>> Start RECORDED INFORMATION

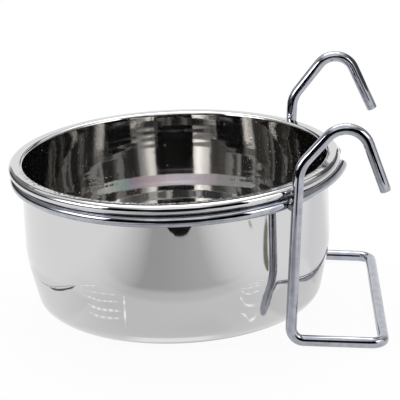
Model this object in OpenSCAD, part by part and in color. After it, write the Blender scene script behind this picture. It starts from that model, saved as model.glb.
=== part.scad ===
/* [Cup] */
// Outside diameter over the rolled rim
rim_d = 128; // [100:1:160]
// Height from the base to the crest of the rim
cup_h = 59.6; // [52:0.1:90]
// Distance that the rim stands out from the straight upper wall
rim_reach = 4.9; // [4.4:0.1:8]
// Distance by which the wall tapers in on its way down to the base corner
foot_inset = 4; // [2:0.1:8]
// Height at which the wall starts to taper
taper_h = 27.5; // [20:0.5:34]
// Radius that blends the straight wall into the taper
blend_r = 40; // [10:1:60]
// Outside radius of the base corner
corner_r = 10; // [5:0.5:14]
// Thickness of the steel sheet
sheet_t = 0.7; // [0.4:0.05:1]
// Outside radius of the bend from the wall onto the rim
crest_r = 2.2; // [1.5:0.1:3]
// Outside radius of the rolled edge
roll_r = 1.9; // [1.5:0.1:2.4]
// Angle through which the edge is rolled past the crest
roll_angle = 235; // [150:5:260]
// Width of the flat ring that the cup stands on, round the dome in its base
stand_w = 7.4; // [4:0.1:12]
// Rise of the dome at the centre of the base
dome_rise = 1.6; // [0.5:0.1:3]

/* [Support ring] */
// Diameter of the wire
wire_d = 4.2; // [3:0.1:5]
// Play between the cup's wall and the inside of the ring, all round
ring_play = 1.1; // [0.9:0.1:2]
// Distance that the ring sits off the cup's axis, towards the cage
ring_shift = 0.8; // [0:0.1:0.8]
// Angle from the cage side to the front end of the ring
front_end_angle = 0; // [0:1:20]
// Angle from the cage side to the rear end of the ring
rear_end_angle = 14; // [5:1:30]
// Gap between the rolled rim and the ring that carries it
rim_gap = 0.3; // [0.2:0.1:1]

/* [Hanger wire] */
// Angle round the ring from the cage side to each leg
leg_angle = 46.9; // [35:0.1:60]
// Depth to which each leg is set into the ring by its weld
weld_set = 0.3; // [0.1:0.05:0.8]
// Lean of the hanger towards the cage, out of square with the ring
lean_angle = 4.2; // [0:0.1:8]
// Length of each leg from the ring down to the centre of the lower bend
leg_drop = 53.1; // [40:0.1:70]
// Reach of the lower loop from the legs to the centre of its crossbar
loop_reach = 35; // [20:0.5:60]
// Bend radius of the lower loop, to the centre of the wire
loop_bend_r = 5; // [4:0.5:12]
// Height of the knee above the ring
knee_rise = 14.6; // [10:0.1:30]
// Height of the hook's corner above the ring, before it is rounded
hook_rise = 37.9; // [30:0.1:60]
// Reach of the hook's corner from the leg, before it is rounded
hook_reach = 18.1; // [14:0.1:30]
// Reach of the hook's tip from the leg
tip_reach = 32.3; // [26:0.1:50]
// Height of the hook's tip above the ring
tip_rise = 7.4; // [0:0.1:20]
// Bend radius at the knee, to the centre of the wire
knee_r = 11.4; // [6:0.1:20]
// Bend radius over the top of the hook, to the centre of the wire
hook_r = 8.5; // [4:0.1:12]
// Chamfer on the cut ends of the wire
end_chamfer = 0.4; // [0.1:0.1:0.8]

/* [Welds] */
// Diameter of the collar of weld metal at each crossing
weld_d = 5.4; // [4.6:0.1:7]

/* [Hidden] */
$fn = 96;
weld_facets = 240;
// Overrun of a cut past the face that it opens
overrun = 1;

// Rim
rim_r = rim_d / 2;
wall_r = rim_r - rim_reach;
crest_centre = [wall_r - sheet_t + crest_r, cup_h - crest_r];
roll_centre = [rim_r - roll_r, cup_h - roll_r];
roll_bottom = cup_h - 2 * roll_r;

// Tapered wall: a straight line that runs from the blend above it to the base corner below it
foot_r = wall_r - foot_inset;
blend_centre = [wall_r - blend_r, taper_h];
steepest_taper = 30;
taper_halvings = 40;
taper_angle = taper_of(0, steepest_taper, taper_halvings);
taper_out = [cos(taper_angle), -sin(taper_angle)];
corner_centre = [foot_r - corner_r * cos(taper_angle), corner_r];
// Depth by which the line cuts across the blend and the corner, which leaves it a crisp end on both
taper_bite = sheet_t / 35;

// Base
dome_r = corner_centre[0] - stand_w;
dome_sphere_r = (dome_r * dome_r + dome_rise * dome_rise) / (2 * dome_rise);
dome_centre_h = dome_rise - dome_sphere_r;

// Support ring
wire_r = wire_d / 2;
// Thinning of the wire all round a bend, and length by which straight wire runs into a bend
wire_draw = wire_d / 210;
wire_lap = wire_d / 21;
ring_r = wall_r + ring_play + wire_r;
ring_h = roll_bottom - rim_gap - wire_r;

// Hanger wire: legs run down the outside of the ring
crossing_r = ring_r + wire_d - weld_set;
leg_x = ring_shift + crossing_r * cos(leg_angle);
leg_y = crossing_r * sin(leg_angle);
knee = [0, knee_rise];
hook_corner = [hook_reach, hook_rise];
hook_tip = [tip_reach, tip_rise];
slant_angle = atan2(hook_reach, hook_rise - knee_rise);
slant_len = norm(hook_corner - knee);
arm_angle = atan2(tip_reach - hook_reach, tip_rise - hook_rise);
arm_len = norm(hook_tip - hook_corner);
knee_turn = slant_angle;
hook_turn = arm_angle - slant_angle;
knee_cut = knee_r * tan(knee_turn / 2);
hook_cut = hook_r * tan(hook_turn / 2);

// The taper angle is bisected until the straight line is tangent to the blend and to the corner
function taper_gap(a) =
    let (
        top = blend_centre + blend_r * [cos(a), -sin(a)],
        foot = [foot_r, corner_r - corner_r * sin(a)],
        down = top - foot
    )
    down[0] * cos(a) - down[1] * sin(a);
function taper_of(low, high, left) =
    let (mid = (low + high) / 2)
    left == 0 ? mid : taper_gap(mid) > 0 ? taper_of(mid, high, left - 1) : taper_of(low, mid, left - 1);

// Half section of the bowl's inside at a given depth under its outer face, open at the top
module bowl_region(depth, top) {
    taper_top = blend_centre + (blend_r - depth - taper_bite) * taper_out;
    taper_foot = corner_centre + (corner_r - depth - taper_bite) * taper_out;
    blend_end = (taper_top[1] + taper_foot[1]) / 2;
    difference() {
        union() {
            translate([0, taper_h])
                square([wall_r - depth, top - taper_h]);
            intersection() {
                translate(blend_centre)
                    circle(blend_r - depth);
                translate([0, blend_end])
                    square([wall_r, taper_h - blend_end]);
            }
            polygon([[0, taper_foot[1]], taper_foot, taper_top, [0, taper_top[1]]]);
            translate(corner_centre)
                circle(corner_r - depth);
            translate([0, depth])
                square([corner_centre[0], corner_centre[1]]);
        }
        translate([0, dome_centre_h])
            circle(dome_sphere_r + depth);
    }
}

// Sheet bent round an arc, seen in section
module bent_sheet(centre, r, from, to) {
    steps = ceil((to - from) / 45);
    sector = [for (i = [0:steps]) let (a = from + (to - from) * i / steps) 2 * r * [cos(a), sin(a)]];
    translate(centre)
        intersection() {
            difference() {
                circle(r);
                circle(r - sheet_t);
            }
            polygon(concat([[0, 0]], sector));
        }
}

module cup_section() {
    difference() {
        bowl_region(0, crest_centre[1]);
        bowl_region(sheet_t, crest_centre[1] + overrun);
    }
    bent_sheet(crest_centre, crest_r, 90, 180);
    translate([crest_centre[0], cup_h - sheet_t])
        square([roll_centre[0] - crest_centre[0], sheet_t]);
    bent_sheet(roll_centre, roll_r, 90 - roll_angle, 90);
}

module cup() {
    color("gainsboro")
        rotate_extrude()
            cup_section();
}

// Places children with the ring's plane and centre at the origin
module at_ring() {
    translate([ring_shift, 0, ring_h])
        children();
}

// Places children at a leg: the leg runs along Z through the origin, which is level with the ring
module at_leg(side) {
    translate([leg_x, side * leg_y, ring_h])
        rotate([0, lean_angle, 0])
            children();
}

module leg_rod(side, below, above) {
    at_leg(side)
        translate([0, 0, -below])
            cylinder(d = wire_d, h = below + above);
}

module ring_wire() {
    at_ring()
        rotate([0, 0, rear_end_angle])
            rotate_extrude(angle = 360 - rear_end_angle - front_end_angle)
                translate([ring_r, 0])
                    circle(d = wire_d);
}

module support_ring() {
    color("silver")
        difference() {
            ring_wire();
            for (side = [-1, 1])
                leg_rod(side, leg_drop / 2, knee_rise / 2);
        }
}

// Bent stretch of wire that starts along +Z at the origin and turns towards +X
module bend(r, turn) {
    translate([r, 0, 0])
        rotate([90, 0, 180])
            rotate_extrude(angle = turn)
                translate([r, 0])
                    circle(d = wire_d - 2 * wire_draw);
}

// Carries children to the far end of such a bend
module after_bend(r, turn) {
    translate([r, 0, 0])
        rotate([0, turn, 0])
            translate([-r, 0, 0])
                children();
}

// Straight stretch of wire, with its ends run into the bends
module rod(len) {
    translate([0, 0, -wire_lap])
        cylinder(d = wire_d, h = len + 2 * wire_lap);
}

// Straight stretch that ends in a chamfered cut
module rod_with_cut_end(len) {
    rotate_extrude()
        polygon([
            [0, -wire_lap],
            [wire_r, -wire_lap],
            [wire_r, len - end_chamfer],
            [wire_r - end_chamfer, len],
            [0, len]
        ]);
}

// Knee, slant, top bend and arm of one hook, starting where the leg ends
module hook() {
    bend(knee_r, knee_turn);
    after_bend(knee_r, knee_turn) {
        rod(slant_len - knee_cut - hook_cut);
        translate([0, 0, slant_len - knee_cut - hook_cut]) {
            bend(hook_r, hook_turn);
            after_bend(hook_r, hook_turn)
                rod_with_cut_end(arm_len - hook_cut);
        }
    }
}

// Leg, lower bend, side bar and the bend into the crossbar
module leg_and_side(side) {
    translate([0, 0, loop_bend_r - leg_drop]) {
        rod(leg_drop + knee_rise - knee_cut - loop_bend_r);
        mirror([0, 0, 1])
            bend(loop_bend_r, 90);
    }
    translate([loop_bend_r, 0, -leg_drop])
        rotate([0, 90, 0]) {
            rod(loop_reach - 2 * loop_bend_r);
            translate([0, 0, loop_reach - 2 * loop_bend_r])
                rotate([0, 0, -side * 90])
                    bend(loop_bend_r, 90);
        }
}

module crossbar() {
    translate([loop_reach, leg_y - loop_bend_r, -leg_drop])
        rotate([90, 0, 0])
            rod(2 * (leg_y - loop_bend_r));
}

module hanger_wire() {
    color("silver") {
        for (side = [-1, 1])
            at_leg(side) {
                leg_and_side(side);
                translate([0, 0, knee_rise - knee_cut])
                    hook();
            }
        at_leg(0)
            crossbar();
    }
}

// Collar of metal squeezed out round the crossing of a leg and the ring
module weld(side) {
    crossing = [leg_x - ring_shift, side * leg_y] * (ring_r + wire_r - weld_set / 2) / crossing_r;
    color("lightgray")
        difference() {
            at_ring()
                translate(crossing)
                    sphere(d = weld_d, $fn = weld_facets);
            ring_wire($fn = weld_facets);
            leg_rod(side, weld_d, weld_d, $fn = weld_facets);
        }
}

module weld_front() {
    weld(-1);
}

module weld_rear() {
    weld(1);
}

cup();
support_ring();
hanger_wire();
weld_front();
weld_rear();
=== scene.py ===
"""Feeder cup in a wire cage hanger: visual pieces, materials, studio and camera. Lengths here are in millimetres."""
import math

import bpy
import numpy as np
from mathutils import Matrix, Vector


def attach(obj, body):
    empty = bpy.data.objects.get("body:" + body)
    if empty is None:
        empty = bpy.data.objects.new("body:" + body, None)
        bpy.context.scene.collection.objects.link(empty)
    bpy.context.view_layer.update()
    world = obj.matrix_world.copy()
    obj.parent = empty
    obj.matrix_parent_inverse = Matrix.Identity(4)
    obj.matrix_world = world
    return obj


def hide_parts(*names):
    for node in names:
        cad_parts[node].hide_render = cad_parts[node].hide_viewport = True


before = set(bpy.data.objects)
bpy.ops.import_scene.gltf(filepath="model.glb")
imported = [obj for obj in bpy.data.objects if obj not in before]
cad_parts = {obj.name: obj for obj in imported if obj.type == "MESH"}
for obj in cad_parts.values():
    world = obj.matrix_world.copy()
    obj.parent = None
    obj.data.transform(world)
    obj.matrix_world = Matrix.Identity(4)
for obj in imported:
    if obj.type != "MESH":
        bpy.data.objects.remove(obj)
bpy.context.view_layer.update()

MM = 0.001

# Cup: the outer face
WALL_R = 59.2
FOLD_Z = 23.5
TAPER = 12.85
BLEND_R = 44.0
CORNER_R = 7.0
HEEL_R = 14.0
HEEL_TURN = 55.0
CUP_H = 59.6
SHEET = 0.7
DOME_R = 38.05
DOME_RISE = 1.6
# The rolled rim
CREST_R = 2.2
LIP_CURVE_R = 1.2
ROLL_R = 1.9
RIM_R = 64.0
ROLL_TURN = 235.0
# The inner face
INNER_TAPER = 14.5
INNER_DRAFT = 2.7
INNER_BLEND_R = 60.0
DRAFT_TOP = 49.0
DRAFT_BLEND_R = 200.0
CUP_SIDES = 248
DOME_STEPS = 24

# Wires
WIRE_R = 2.1
WIRE_SIDES = 40
RING_R = 62.3
RING_SHIFT = 0.8
RING_H = 53.4
RING_STEPS = 260
RING_SOFTENING = 13
LEG_X = 46.03
WELD_SET = 0.3
LEAN = math.radians(4.2)
LEG_DROP = 53.1
LOOP_REACH = 35.0
LOOP_BEND_R = 5.0
# Each hook: knee height, corner and tip in the leg's axes, then the radii of the knee and the corner
REAR_HOOK = (13.6, (17.8, 38.9), (32.4, 10.3), 11.4, 8.0)
FRONT_HOOK = (14.3, (19.4, 38.2), (32.2, 6.6), 12.1, 8.9)
END_CHAMFER = 0.4
CHAMFER_EASE = 0.3
LONGEST_STEP = 4
# A direction that no wire starts in
SKEW = (0.3, 0.2, 0.9)

SHARP_ANGLE = 40.0
SAME_POINT = 1e-6


def linked(name, data):
    """A new object in the scene."""
    ob = bpy.data.objects.new(name, data)
    bpy.context.scene.collection.objects.link(ob)
    return ob


def mesh_object(name, points, faces):
    """A smooth mesh object whose points are given in millimetres."""
    mesh = bpy.data.meshes.new(name)
    mesh.from_pydata([tuple(p * MM) for p in np.asarray(points, float)], [], faces)
    mesh.validate()
    mesh.shade_smooth()
    mesh.set_sharp_from_angle(angle=math.radians(SHARP_ANGLE))
    return linked(name, mesh)


def arc(centre, r, start, end, step):
    """Points on an arc in section, angles in degrees, both ends included."""
    n = max(2, int(math.ceil(abs(end - start) / step)))
    a = np.radians(np.linspace(start, end, n + 1))
    return np.column_stack([centre[0] + r * np.cos(a), centre[1] + r * np.sin(a)])


def line(a, b, step=2.0):
    """Points on a straight line in section, both ends included."""
    a, b = np.asarray(a, float), np.asarray(b, float)
    n = max(1, int(math.ceil(np.linalg.norm(b - a) / step)))
    return a + (b - a) * np.linspace(0, 1, n + 1)[:, None]


def joined(*runs):
    """One run of points out of several, without the points that repeat."""
    points = np.vstack(runs)
    keep = np.r_[True, np.linalg.norm(np.diff(points, axis=0), axis=1) > SAME_POINT]
    return points[keep]


def softened(values, width):
    """A running mean that keeps both ends where they are."""
    padded = np.pad(values, width // 2, mode="reflect", reflect_type="odd")
    return np.convolve(padded, np.ones(width) / width, mode="valid")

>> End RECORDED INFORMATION

TASK TO COMPLETE = Using the data above, transcribe the lines that run from the line with "leg and the ring" to the line with "bpy.context.scene.collection.objects.link(empty)", both ends kept, and output nothing else.

RESPONSE TO THE TASK =
// Collar of metal squeezed out round the crossing of a leg and the ring
module weld(side) {
    crossing = [leg_x - ring_shift, side * leg_y] * (ring_r + wire_r - weld_set / 2) / crossing_r;
    color("lightgray")
        difference() {
            at_ring()
                translate(crossing)
                    sphere(d = weld_d, $fn = weld_facets);
            ring_wire($fn = weld_facets);
            leg_rod(side, weld_d, weld_d, $fn = weld_facets);
        }
}

module weld_front() {
    weld(-1);
}

module weld_rear() {
    weld(1);
}

cup();
support_ring();
hanger_wire();
weld_front();
weld_rear();
=== scene.py ===
"""Feeder cup in a wire cage hanger: visual pieces, materials, studio and camera. Lengths here are in millimetres."""
import math

import bpy
import numpy as np
from mathutils import Matrix, Vector


def attach(obj, body):
    empty = bpy.data.objects.get("body:" + body)
    if empty is None:
        empty = bpy.data.objects.new("body:" + body, None)
        bpy.context.scene.collection.objects.link(empty)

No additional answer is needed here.